The study included 103 current smokers and 106 healthy nonsmoking subjects without any eye disease apart from refractive errors. Endothelial cell density, percentage of hexagonality, and coefficient of variation (CV) in cell size were measured using noncontact specular microscopy. Central corneal thickness was measured by ultrasound pachymetry.


The mean age of participants in the nonsmoker group was 31.4 ± 5.1 years (18–60) and 33.0±9.1 years (18–58) in the current smoker group. The mean CCT value was 523.7±34 μm in the nonsmoker group and 518.5±37 μm in the smoker group. The mean ECD, CV, and percentage of hexagonality values were 2,881±293.7 cells per square millimeter, 32.5±6%, and 56.6±11% in the nonsmoker group, and 2,681±323.9 cells per square millimeter, 33.4±5%, and 55.5±10% in the smoker group, respectively.

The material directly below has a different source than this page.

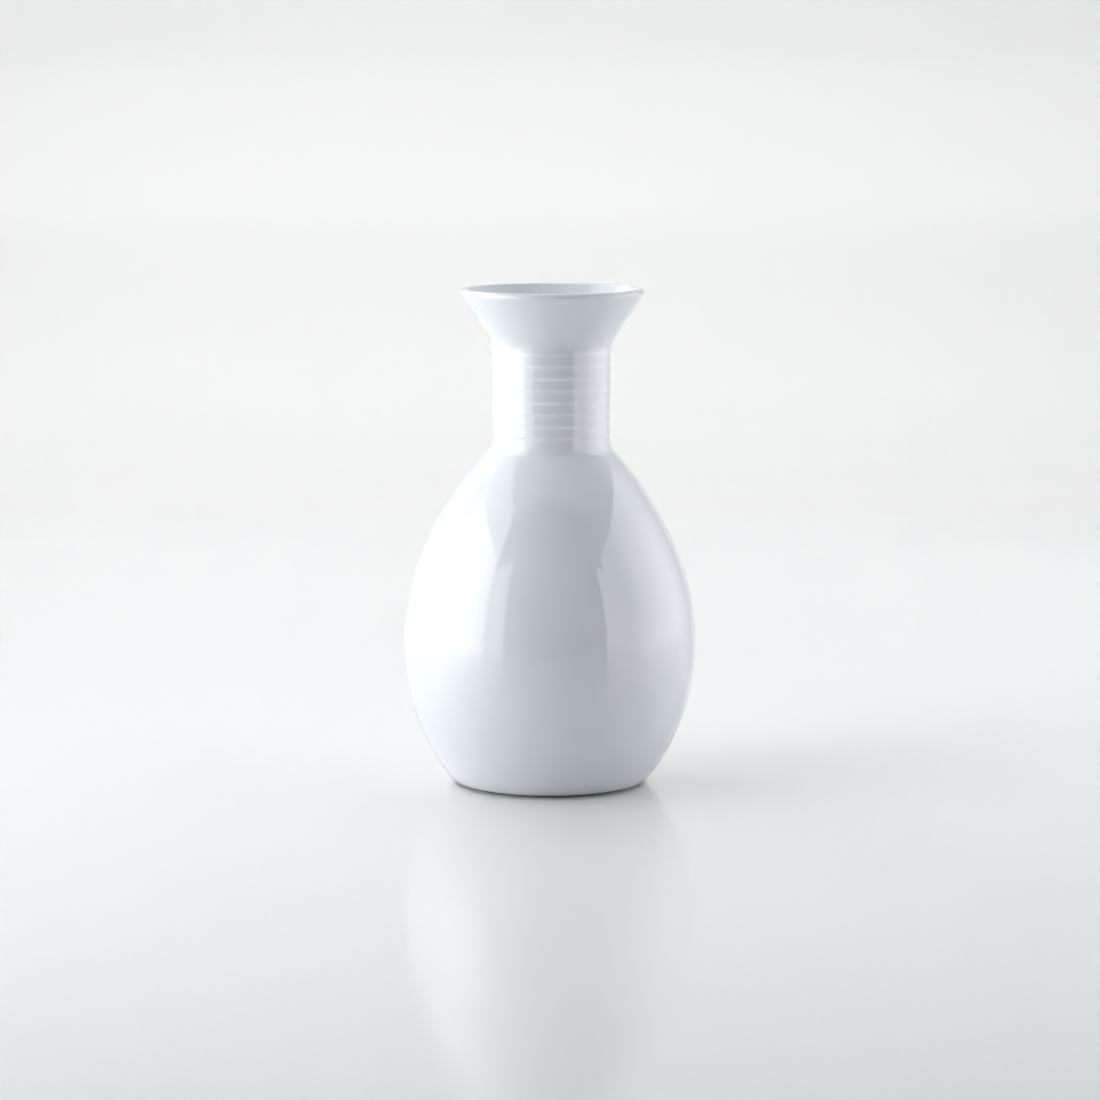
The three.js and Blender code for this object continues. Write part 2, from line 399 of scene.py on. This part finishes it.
def bare_porcelain():
    """Unglazed fired porcelain, turned, sponged, and rubbed smooth at the foot after firing.

    To the eye: chalk-white and matt with a fine grain, a little table grey on the face it stands on, and
    a thin near-black line painted all round in the step under the glaze, as painted shadow of the gap above
    the table.
    """
    material, tree = new_material("biscuit_porcelain_rubbed_foot")
    place = add(tree, "ShaderNodeTexCoord").outputs["Object"]
    height = add(tree, "ShaderNodeSeparateXYZ", None, {"Vector": place}).outputs["Z"]
    worn = add(tree, "ShaderNodeMapRange", None, {
        "Value": height, "From Min": WEAR_HEIGHT * MM, "From Max": 0.0})
    scuffs = add(tree, "ShaderNodeTexNoise", None, {
        "Vector": place, "Scale": per_mm(SCUFF_WIDTH), "Detail": 5.0})
    grey = add(tree, "ShaderNodeMath", {"operation": "MULTIPLY"},
               {0: worn.outputs["Result"], 1: scuffs.outputs["Fac"]})
    raised = add(tree, "ShaderNodeMapRange", None, {
        "Value": height, "From Min": SHADOW_LINE_LOW_Z * MM, "From Max": SHADOW_LINE_HIGH_Z * MM})
    reach = add(tree, "ShaderNodeVectorMath", {"operation": "LENGTH"},
                {0: add(tree, "ShaderNodeVectorMath", {"operation": "MULTIPLY"},
                        {0: place, 1: (1.0, 1.0, 0.0)}).outputs["Vector"]}).outputs["Value"]
    outside = add(tree, "ShaderNodeMath", {"operation": "GREATER_THAN"},
                  {0: reach, 1: (GLAZE_LINE_RADIUS - FOOT_STEP - 1) * MM}).outputs["Value"]
    step = add(tree, "ShaderNodeMath", {"operation": "MULTIPLY"}, {0: raised.outputs["Result"], 1: outside})
    # Painted shadow: the step under the glaze line is coloured near-black for the shade of the narrow gap
    # above the table.
    clay_with_painted_shadow = add(tree, "ShaderNodeMix", {"data_type": "RGBA"},
                {0: step.outputs["Value"], 6: linear("#DEDDDA"), 7: linear("#2B2B2E")})
    colour = add(tree, "ShaderNodeMix", {"data_type": "RGBA"},
                 {0: grey.outputs["Value"], 6: clay_with_painted_shadow.outputs[2], 7: linear("#A9A69F")})
    grain = add(tree, "ShaderNodeTexNoise", None, {
        "Vector": place, "Scale": per_mm(GRAIN_WIDTH), "Detail": 3.0})
    shader = add(tree, "ShaderNodeBsdfPrincipled", None, {
        "Base Color": colour.outputs[2],
        "Roughness": 0.7,
        "IOR": 1.5,
        "Normal": bumped(tree, grain.outputs["Fac"], GRAIN_DEPTH),
    })
    output = add(tree, "ShaderNodeOutputMaterial")
    tree.links.new(shader.outputs["BSDF"], output.inputs["Surface"])
    return material


# ---- The vase ----
plain, outside = outside_line()
inside = inside_line(plain)
skin = outside + inside
clay = offset(skin, GLAZE)
join = len(outside) - 1
foot, recess_rim, recess_edge = foot_line(clay[0])


def thinned(points):
    """Every few points of a hidden line, and its last one."""
    return points[:-1:HIDDEN_LINE_KEEP] + [points[-1]]


biscuit = bare_porcelain()
# the last colour is the painted highlight line along the neck's rings
outer_coat = glazed_porcelain("clear_glaze_dipped", "#D7DBDF", "#D1D6DB", 34, 0.015, "#E1E6EA")
liner_coat = glazed_porcelain("clear_glaze_poured", "#E0E3E5", "#DADEE1", 22, 0.12)
recess_coat = glazed_porcelain("clear_glaze_brushed", "#D5DADE", "#CCD3D8", 8, 0.05)

body_profile = [Vector((0, RECESS_DEPTH))] + foot + thinned(clay)
turned("porcelain_vase_body", body_profile, biscuit, "porcelain_body")
outer_profile = outside + list(reversed(thinned(clay[:join + 1])))
turned("dipped_outer_glaze", outer_profile, outer_coat, "outer_glaze")
liner_profile = list(reversed(thinned(clay[join:]))) + skin[join:]
turned("poured_liner_glaze", liner_profile, liner_coat, "liner_glaze")
recess_profile = [Vector((0, recess_rim.y)), recess_rim, recess_edge, Vector((0, RECESS_DEPTH))]
turned("brushed_recess_glaze", recess_profile, recess_coat, "recess_glaze")


# ---- Studio, in metres: a white sweep inside a light tent. None of it belongs to the vase ----
SWEEP_HALF_WIDTH = 2.4
SWEEP_FRONT = -1.2
SWEEP_BEND = 0.75
SWEEP_BEND_LENGTH = 1.5
SWEEP_TOP = 2.4
SWEEP_CLEARANCE = 0.02 * MM


def staged(name, vertices, faces, material, smooth_faces=False):
    mesh = bpy.data.meshes.new(name)
    mesh.from_pydata(vertices, [], faces)
    mesh.materials.append(material)
    if smooth_faces:
        mesh.shade_smooth()
    item = bpy.data.objects.new(name, mesh)
    bpy.context.scene.collection.objects.link(item)
    return item


def sweep_material():
    """Opal white acrylic sheet, cast and polished.

    To the eye: a bright, even white with a softened reflection, and contact shadows that melt away because
    light travels sideways inside the sheet.
    """
    material, tree = new_material("opal_white_acrylic_sheet")
    shader = add(tree, "ShaderNodeBsdfPrincipled", {"subsurface_method": "BURLEY"}, {
        "Base Color": linear("#E6E6E6"),
        "Roughness": 0.11,
        "IOR": 1.62,
        "Subsurface Weight": 0.85,
        "Subsurface Radius": (1.0, 1.0, 1.0),
        "Subsurface Scale": SHEET_SCATTER * MM,
    })
    output = add(tree, "ShaderNodeOutputMaterial")
    tree.links.new(shader.outputs["BSDF"], output.inputs["Surface"])
    return material


def white_sweep():
    line = [(SWEEP_FRONT, -SWEEP_CLEARANCE), (SWEEP_BEND, -SWEEP_CLEARANCE)]
    steps = 48
    for i in range(steps):
        slope = math.radians(90 * smooth((i + 0.5) / steps))
        y, z = line[-1]
        step = SWEEP_BEND_LENGTH / steps
        line.append((y + step * math.cos(slope), z + step * math.sin(slope)))
    line.append((line[-1][0], SWEEP_TOP))
    vertices = [(side * SWEEP_HALF_WIDTH, y, z) for y, z in line for side in (-1, 1)]
    faces = [(2 * i, 2 * i + 1, 2 * i + 3, 2 * i + 2) for i in range(len(line) - 1)]
    staged("white_sweep", vertices, faces, sweep_material(), True)


def glow(name, axis, low, high, stops, tint):
    """A lit cloth: its brightness runs along one axis between its stops, each (share, strength)."""
    material, tree = new_material(name)
    shader = add(tree, "ShaderNodeEmission", None, {"Color": linear(tint), "Strength": stops[0][1]})
    output = add(tree, "ShaderNodeOutputMaterial")
    tree.links.new(shader.outputs["Emission"], output.inputs["Surface"])
    if len(stops) == 1:
        return material
    place = add(tree, "ShaderNodeTexCoord").outputs["Object"]
    along = add(tree, "ShaderNodeSeparateXYZ", None, {"Vector": place}).outputs[axis]
    share = add(tree, "ShaderNodeMapRange", None, {"Value": along, "From Min": low, "From Max": high})
    ramp = add(tree, "ShaderNodeFloatCurve", None, {"Value": share.outputs["Result"]})
    points = ramp.mapping.curves[0].points
    most = max(strength for _, strength in stops)
    while len(points) < len(stops):
        points.new(0.5, 0.5)
    for point, (where, strength) in zip(points, stops):
        point.location = (where, strength / most)
        point.handle_type = "VECTOR"
    ramp.mapping.update()
    power = add(tree, "ShaderNodeMath", {"operation": "MULTIPLY"}, {0: ramp.outputs["Value"], 1: most})
    tree.links.new(power.outputs["Value"], shader.inputs["Strength"])
    return material


def panel(name, corner, across, up, axis, stops, tint="#FFFFFF"):
    """A flat lit cloth from one corner, seen by the vase and the sweep and not by the camera."""
    corner, across, up = Vector(corner), Vector(across), Vector(up)
    corners = [corner, corner + across, corner + across + up, corner + up]
    index = "XYZ".index(axis)
    values = [c[index] for c in corners]
    item = staged(name, [tuple(c) for c in corners], [(0, 1, 2, 3)],
                  glow(name + "_glow", axis, min(values), max(values), stops, tint))
    item.visible_camera = False


TENT_SIDE = 0.75
TENT_FRONT = -0.60
TENT_BACK = 1.2
TENT_TOP = 1.25
SIDE_TOP = 0.74
FRONT_TOP = 0.62
OPENING_LEFT = -0.42
OPENING_RIGHT = 0.58
OPENING_TOP = 0.51
TABLE = -0.001            # the cloths reach just below the top of the sweep
TOP_SEAM = 0.3
COOL_ROOM = "#D0E4F8"     # the front of the top cloth is lit a little cooler than the rest
ROOM_STRENGTH = 0.75
LAMP_HALF_WIDTH = 1.4
LAMP_FRONT = 1.0
LAMP_DEPTH = 0.8
LAMP_HEIGHT = 1.8
DEPTH = TENT_BACK - TENT_FRONT
WIDTH = 2 * TENT_SIDE

white_sweep()
# Each side cloth, from front to back: its lamp stands beside the vase, the left one much the stronger.
panel("left_cloth", (-TENT_SIDE, TENT_FRONT, TABLE), (0, DEPTH, 0), (0, 0, SIDE_TOP), "Y",
      [(0.0, 3.6), (0.19, 4.8), (0.33, 4.0), (0.45, 2.0), (0.56, 1.2), (0.7, 1.3), (1.0, 1.0)])
panel("right_cloth", (TENT_SIDE, TENT_FRONT, TABLE), (0, DEPTH, 0), (0, 0, SIDE_TOP), "Y",
      [(0.0, 1.7), (0.15, 1.5), (0.3, 2.4), (0.46, 2.4), (0.58, 2.0), (0.7, 1.2), (1.0, 0.4)])
panel("left_upper_cloth", (-TENT_SIDE, TENT_FRONT, SIDE_TOP), (0, DEPTH, 0), (0, 0, TENT_TOP - SIDE_TOP), "Y",
      [(0.0, 2.3), (0.5, 1.6), (0.64, 1.8), (0.7, 4.6), (1.0, 4.6)])
panel("right_upper_cloth", (TENT_SIDE, TENT_FRONT, SIDE_TOP), (0, DEPTH, 0), (0, 0, TENT_TOP - SIDE_TOP), "Y",
      [(0.0, 0.4), (0.4, 0.5), (0.55, 0.9), (1.0, 1.0)])
panel("top_front_cloth", (-TENT_SIDE, TENT_FRONT, TENT_TOP), (WIDTH, 0, 0), (0, TOP_SEAM - TENT_FRONT, 0),
      "Y", [(0.0, 0.9), (0.5, 0.6), (1.0, 0.2)], COOL_ROOM)
panel("top_rear_cloth", (-TENT_SIDE, TOP_SEAM, TENT_TOP), (WIDTH, 0, 0), (0, TENT_BACK - TOP_SEAM, 0), "Y",
      [(0.0, 0.2), (0.24, 0.3), (0.44, 1.9), (1.0, 1.9)])
panel("back_cloth", (-TENT_SIDE, TENT_BACK, SIDE_TOP), (WIDTH, 0, 0), (0, 0, TENT_TOP - SIDE_TOP), "Z",
      [(0.0, 1.0)])
panel("backdrop_lamp", (-LAMP_HALF_WIDTH, LAMP_FRONT, LAMP_HEIGHT), (2 * LAMP_HALF_WIDTH, 0, 0),
      (0, LAMP_DEPTH, 0), "Y", [(0.0, 1.6)])
panel("front_left_cloth", (-TENT_SIDE, TENT_FRONT, TABLE), (OPENING_LEFT + TENT_SIDE, 0, 0),
      (0, 0, FRONT_TOP), "X", [(0.0, 2.1), (0.6, 2.2), (1.0, 1.6)])
panel("front_right_cloth", (OPENING_RIGHT, TENT_FRONT, TABLE), (TENT_SIDE - OPENING_RIGHT, 0, 0),
      (0, 0, FRONT_TOP), "X", [(0.0, 1.7)])
# The front is open for the camera: a dark room, a little lighter to the left, under a dark header.
panel("opening", (OPENING_LEFT, TENT_FRONT, TABLE), (OPENING_RIGHT - OPENING_LEFT, 0, 0), (0, 0, OPENING_TOP),
      "X", [(0.0, 0.05), (0.55, 0.03), (0.62, 0.0), (1.0, 0.0)])
panel("header", (OPENING_LEFT, TENT_FRONT, OPENING_TOP), (OPENING_RIGHT - OPENING_LEFT, 0, 0),
      (0, 0, SIDE_TOP - OPENING_TOP), "X", [(0.0, 0.04), (1.0, 0.02)])
panel("header_left", (-TENT_SIDE, TENT_FRONT, FRONT_TOP), (OPENING_LEFT + TENT_SIDE, 0, 0),
      (0, 0, SIDE_TOP - FRONT_TOP), "X", [(0.0, 0.5), (1.0, 0.1)])
panel("header_right", (OPENING_RIGHT, TENT_FRONT, FRONT_TOP), (TENT_SIDE - OPENING_RIGHT, 0, 0),
      (0, 0, SIDE_TOP - FRONT_TOP), "X", [(0.0, 0.02)])
panel("front_upper_cloth", (-TENT_SIDE, TENT_FRONT, SIDE_TOP), (WIDTH, 0, 0), (0, 0, TENT_TOP - SIDE_TOP),
      "X", [(0.0, 0.03), (1.0, 0.0)])

world = bpy.data.worlds.new("pale_room")
world.use_nodes = True
world.node_tree.nodes["Background"].inputs["Color"].default_value = linear("#F4F4F4")
world.node_tree.nodes["Background"].inputs["Strength"].default_value = ROOM_STRENGTH
bpy.context.scene.world = world
bpy.context.scene.view_settings.view_transform = "Standard"

# ---- Camera: a long lens a little above the lip, tilted down at the belly ----
CAMERA_LENS = 121.0
CAMERA_TILT = 7.59
CAMERA_PLACE = (0.16 * MM, -1.481, 0.2917)

camera_data = bpy.data.cameras.new("camera")
camera_data.sensor_width = 36.0
camera_data.lens = CAMERA_LENS
camera_data.clip_start = 0.1
camera_data.clip_end = 20.0
camera = bpy.data.objects.new("camera", camera_data)
camera.location = CAMERA_PLACE
camera.rotation_euler = (math.radians(90 - CAMERA_TILT), 0.0, 0.0)
bpy.context.scene.collection.objects.link(camera)
bpy.context.scene.camera = camera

Although there was no difference between the groups in terms of CCT, CV, and percentage of hexagonality values, a significant difference was determined in the case of ECD values[ZERO WIDTH SPACE][ZERO WIDTH SPACE] (P<0.001). The smoker group comprised 67 light smokers (65.0%) and 36 (35.0%) heavy smokers. Between these groups, there was no statistically significant difference in the mean values of CCT, ECD, CV, and the percentage of hexagonality.


Although cigarette smoking has no effect on cell polymorphism and polymegethism, the results suggest that smoking reduces endothelial cell count.